Season 2 of Showtime’s Episodes arrives this weekend, returning with more installments of one of TV’s most entertaining – but underappreciated – comedies. Its secret: central characters about whom you genuinely care…
Episodes, returning Sunday at 10:30 pm. ET, is about a married British couple, Sean and Beverly Lincoln, who are a team professionally as well as romantically: they’re the creators and writers of a hit British TV comedy about an erudite teacher at a boys’ prep school.
As the series began last year, they were approached, at a TV awards ceremony, by a U.S. television executive who raved about their show and offered to buy the rights to produce an Americanized version, and to import them to Hollywood oversee and write the new adaptation. The Lincolns agreed — he eagerly, she reluctantly — and they moved temporarily to California, where the city, the industry, and their own colleagues began tempting and crushing them almost instantly.
That’s the premise. What counts in Episodes, though, is the execution. The writing is so good (and the acting even better), the series succeeds at much more than making biting, wincingly accurate observations about Hollywood machinations. It also gives us an honest, often uncomfortable look at a couple in crisis, with moments of pure drama interwoven with the laugh-out-loud comedy.
Episodes is a co-production by Showtime and the BBC, and it’s easy to see why each entity wanted to do it. For Showtime, it’s a chance to work with series co-creators David Crane and Jeffrey Klarik, whose previous sitcom hits include, respectively, NBC’s Friends and Mad about You.
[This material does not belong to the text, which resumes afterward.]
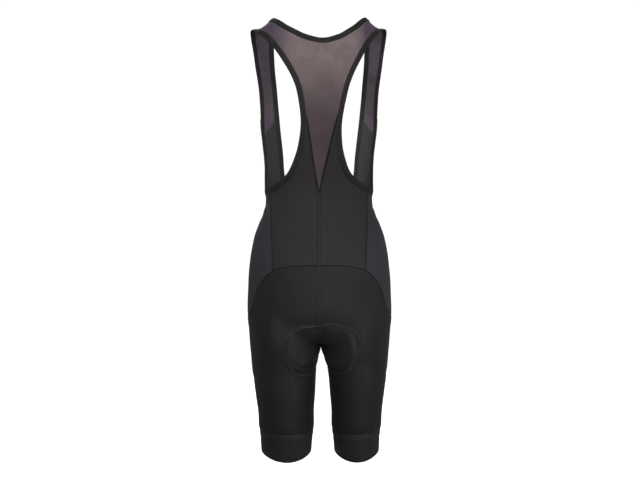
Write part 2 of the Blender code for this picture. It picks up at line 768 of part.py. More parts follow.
def cuff_sheet():
    """Leg gripper: closed rings from the cuff seam to the hem."""
    split = seat_seam(CUFF_TOP)
    shares = [share for share, in straight((0.0,), (split,), SEAT_COLUMNS, SEAT_SPREAD)][:-1]
    shares += [1 - share for share, in straight((0.0,), (1 - split,), FRONT_COLUMNS)][:0:-1]
    rows = [[(body(share, level), body_normal(share, level)) for level in CUFF_LEVELS]
            for share in shares]
    return Sheet().add(rows, closed=True)


def binding_sheet(edge, middle, seam):
    rows = []
    for trio in zip(edge, middle, seam):
        rows.append([(point, on_shoulder(point)[1]) for point in trio])
    return Sheet().add(rows, closed=True)


def binding_half(i):
    """Half thickness by point: the middle of each row of three is the fullest."""
    return (BINDING_MID if i % 3 == 1 else BINDING_EDGE) / 2


def neck_ring(half):
    """The whole loop from its left half."""
    return half + [point * FLIP for point in reversed(half[1:-1])]


def pad_reach(t, back):
    """Half width of the pad, t from 0 under the fork to 1 at either end."""
    if back:
        wing = (PAD_WING - PAD_WAIST) * smooth(PAD_WING_RISE * t)
        return PAD_WAIST + wing * (1 - PAD_WING_ROUND * t ** PAD_END_POWER)
    nose = (PAD_NOSE - PAD_WAIST) * smooth(t)
    return PAD_WAIST + nose - PAD_NOSE * PAD_NOSE_ROUND * t ** PAD_END_POWER


def pad_sheet():
    """Seat pad: rows across the rise seam, laid on the inside of the seat and the front."""
    points, faces = [], []
    for sheet in (seat_sheet(), front_sheet()):
        faces += [tuple(v + len(points) for v in face) for face in sheet.faces]
        points += [Vector(point) for point in sheet.points]
    cloth = BVHTree.FromPolygons(points, faces)
    half = []
    for k in range(-PAD_ROWS, PAD_ROWS + 1):
        t, back = abs(k) / PAD_ROWS, k >= 0
        down = math.pi / 2 * (1 - t) ** PAD_FAN
        level = FORK_TOP + (FORK - FORK_TOP) * math.sin(math.pi / 2 * (1 - PAD_SPAN * t))
        middle = body(0.0 if back else 1.0, level) * (0, 1, 1)
        way = np.array([math.cos(down), 0.0, -math.sin(down)])
        row = [over_seam(middle, t)]
        for j in range(1, PAD_COLUMNS + 1):
            guess = middle + way * pad_reach(t, back) * j / PAD_COLUMNS
            row.append(np.array(cloth.find_nearest(Vector(guess))[0]))
        half.append(row)
    level_normal = np.array([0.0, 0.0, -1.0])
    sheet = Sheet()
    sheet.add([[(point, level_normal) for point in row] for row in half])
    sheet.add([[(point * FLIP, level_normal) for point in reversed(row)] for row in half])
    return sheet.weld().even_normals()


def over_seam(point, t):
    """On the centre plane the pad stands off the seam's ridge, most under the fork."""
    up = np.array([0.0, -PAD_LEAN * math.copysign(t, point[1]), 1.0])
    return point * (0, 1, 1) + up * PAD_RIDGE * (1 - t) ** 2


def main():
    for old in list(bpy.data.objects):
        bpy.data.objects.remove(old, do_unlink=True)

    half_panel, half_cuff = PANEL / 2, CUFF_WALL / 2
    wall("mesh_yoke", yoke_sheet().draw_in(), "mesh", half_panel, half_panel)
    for name, make, fabric in (("back", back_sheet, "panel"), ("seat", seat_sheet, "seat"),
                               ("front", front_sheet, "panel")):
        sheet = make().draw_in()
        wall(name + "_left", sheet, fabric, half_panel, half_panel, side=1)
        wall(name + "_right", sheet, fabric, half_panel, half_panel, side=1, mirror=True)
    cuff = cuff_sheet().draw_in()
    wall("cuff_left", cuff, "cuff", half_cuff, half_cuff, side=1)
    wall("cuff_right", cuff, "cuff", half_cuff, half_cuff, side=1, mirror=True)

    arm = binding_sheet(ARM_EDGE, ARM_MIDDLE, ARM_SEAM).draw_in()
    wall("armhole_binding_left", arm, "binding", binding_half, binding_half)
    wall("armhole_binding_right", arm, "binding", binding_half, binding_half, mirror=True)
    neck = binding_sheet(neck_ring(NECK_EDGE), neck_ring(NECK_MIDDLE), neck_ring(NECK_SEAM))
    wall("neck_binding", neck.draw_in(), "binding", binding_half, binding_half)

    pad = pad_sheet()
    rim = {v for edge in pad.edges() for v in edge}
    first = PANEL / 2 + PAD_GAP
    wall("chamois_pad", pad, "pad", -first,
         lambda i: first + (PAD_EDGE if i in rim else PAD_MID))


main()
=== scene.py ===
"""Cycling bib shorts in their cloths, threads and pad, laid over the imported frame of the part.

Metres, +Z up, the wearer's back towards +Y and the wearer's left towards +X.  Every piece of
cloth is a wall worked out on one body form, which is the form of the solids it stands for.
"""
import math

import bmesh
import bpy
import numpy as np
from bpy.props import FloatProperty, FloatVectorProperty, PointerProperty
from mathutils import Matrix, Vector
from mathutils.bvhtree import BVHTree
from mathutils.kdtree import KDTree


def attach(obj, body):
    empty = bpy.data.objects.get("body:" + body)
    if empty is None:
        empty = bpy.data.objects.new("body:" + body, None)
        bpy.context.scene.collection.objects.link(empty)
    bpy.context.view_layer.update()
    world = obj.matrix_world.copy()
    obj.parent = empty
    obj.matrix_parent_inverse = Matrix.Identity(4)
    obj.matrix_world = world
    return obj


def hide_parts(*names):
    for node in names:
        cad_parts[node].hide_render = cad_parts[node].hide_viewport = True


bl_info = {
    "name": "Cycling bib shorts",
    "version": (1, 0, 0),
    "blender": (4, 5, 0),
    "location": "3D View > Sidebar > Bib shorts",
    "description": "Builds bib shorts from knit panels, bindings, cuffs, stitching and a seat pad",
    "category": "Add Mesh",
}

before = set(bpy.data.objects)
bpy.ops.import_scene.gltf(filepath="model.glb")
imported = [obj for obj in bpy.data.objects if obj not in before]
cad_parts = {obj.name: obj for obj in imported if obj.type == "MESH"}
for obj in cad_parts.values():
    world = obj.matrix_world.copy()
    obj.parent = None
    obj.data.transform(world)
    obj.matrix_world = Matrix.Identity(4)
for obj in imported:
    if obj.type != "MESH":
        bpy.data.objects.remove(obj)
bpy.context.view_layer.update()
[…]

And for the BBC, it perpetuates and illustrates the TV adage that when Americans adapt a British TV show, they usually manage to dumb it down and ruin it.
The brief but brilliant first season of Episodes, over seven episodes, explored all that and more. Sean and Beverly, played by delightful and wholly credible comic actors Stephen Mangan and Tamsin Greig, soon discover that the TV executive, played by John Pankow from Mad about You, never even saw their original British comedy of manners. He and his assistant Carol (Kathleen Rose Perkins), with whom he’s having a secret affair, suggest some changes for the American version — some of which are reimagining the lead role as a high school hockey coach, calling the show Pucks!, and replacing the British star with former Friends star Matt LeBlanc (playing a version of himself).
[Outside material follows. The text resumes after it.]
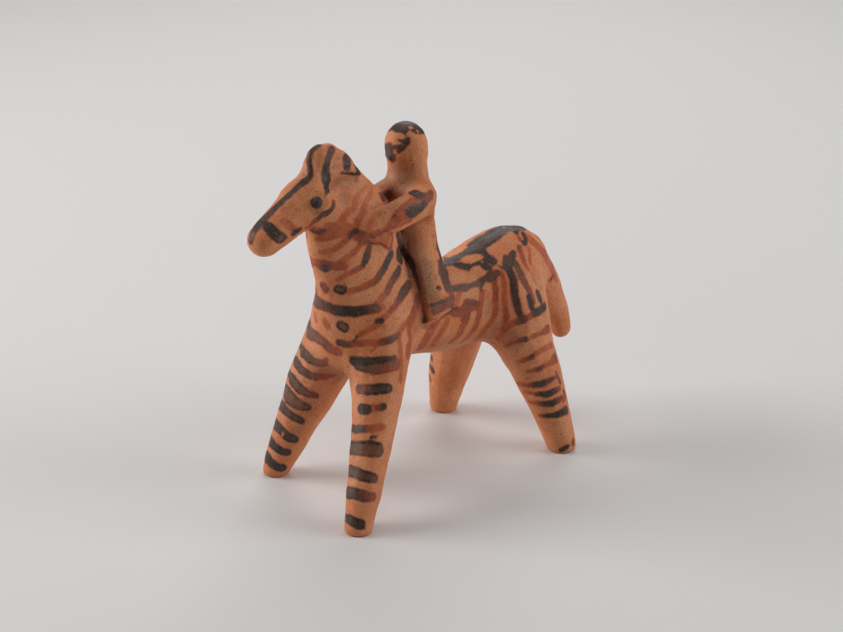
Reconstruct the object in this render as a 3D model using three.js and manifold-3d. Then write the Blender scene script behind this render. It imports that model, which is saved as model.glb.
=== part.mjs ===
// A hand-modelled terracotta horse with its rider, made and fired as one piece of clay.
// Millimetres, +Z up. The horse faces -Y and its left side is +X. The feet stand on z = 0.
// Every limb is a closed tube lofted through a few stations. The tubes are joined, and then the points
// of the joined skin are evened out and pressed, in rounds, onto a field that rounds the joins as
// fingers round wet clay. The feet are cut flat on the ground, and the eye pellets are added last.
import * as THREE from "three";
import { mergeVertices, toCreasedNormals } from "three/addons/utils/BufferGeometryUtils.js";
import Module from "manifold-3d";

const wasm = await Module();
wasm.setup();

// Colour and surface of the bare clay
const CLAY = { color: 0xb5714b, roughness: 0.72, metalness: 0 };

// Largest angle between neighbouring faces that is still shaded as one smooth surface
const CREASE_ANGLE = THREE.MathUtils.degToRad(50);

// How far a leg runs on below the ground before it is cut flat, so that the sole is a real face
const SOLE_DEPTH = 2;

// The block that cuts the feet flat: its sides, and how deep it reaches below the ground
const GROUND_SIDE = 400;
const GROUND_DEPTH = 20;

// Rings that round off each end of a limb
const CAP_RINGS = 4;

// Pieces of a limb's centre line that its field is measured from
const FIELD_PIECES = 24;

// Points of the joined skin that are closer than this are merged before it is pressed
const MERGE_WITHIN = 0.05;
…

Season 1 was all about the development of Pucks! through the pilot stage. There were a series of crushing creative compromises and defeats, but also some monumental behind-the-scenes complications, including an unexpected, impulsive sexual encounter between Beverly and Matt, which crushes Sean when he learns of it.
The Season 1 cliffhanger was about that discovery, with Sean confronting and fighting Matt and telling Beverly their marriage was over. Then the phone rings, and the TV executive tells the three of them that Pucks! scored so high in audience tests that it was being put on the fall schedule, and they were contractually committed to producing episodes for the coming season.
Season 2 begins four months later, just as the TV fall season is about to begin. Sean and Beverly are separated, but still working together, and obligated to attend such functions as the executive’s opening-night party at his house, where they all watch Pucks! from his movie house-like screening room. His blind wife, played by Genevieve O’Reilly, hands out popcorn — then, during the screening, uses her hands to service Matt LeBlanc, and another illicit affair begins. And the attractive, looks-obsessed female star of Pucks!, played by Mircea Monroe, reaches out and touches someone as well, with her own Machiavellian motivations.
All these affairs, though, aren’t played just for laugh lines. They all have consequences, and the characters end up paying for them dearly, one way or another. And the dumbing down of the sitcom, another source of reliable jokes, has consequences as well. When the reviews come out, they’re as succinctly cruel as one quoted headline: “Pucks! Sucks!”
Episodes, however, does not. It’s wonderful.
I’ve previewed the entire second season, and the arc of what happens to Sean and Beverly, and to their show, is tender and funny, sweet and sad. You want these two back together — a testament to how well Mangan and Grieg play their roles — but they keep making mistakes and missteps to prevent that from happening.
Don’t let anything prevent you from watching Episodes, though. It’s too good. And this summer, “too good” is way too rare.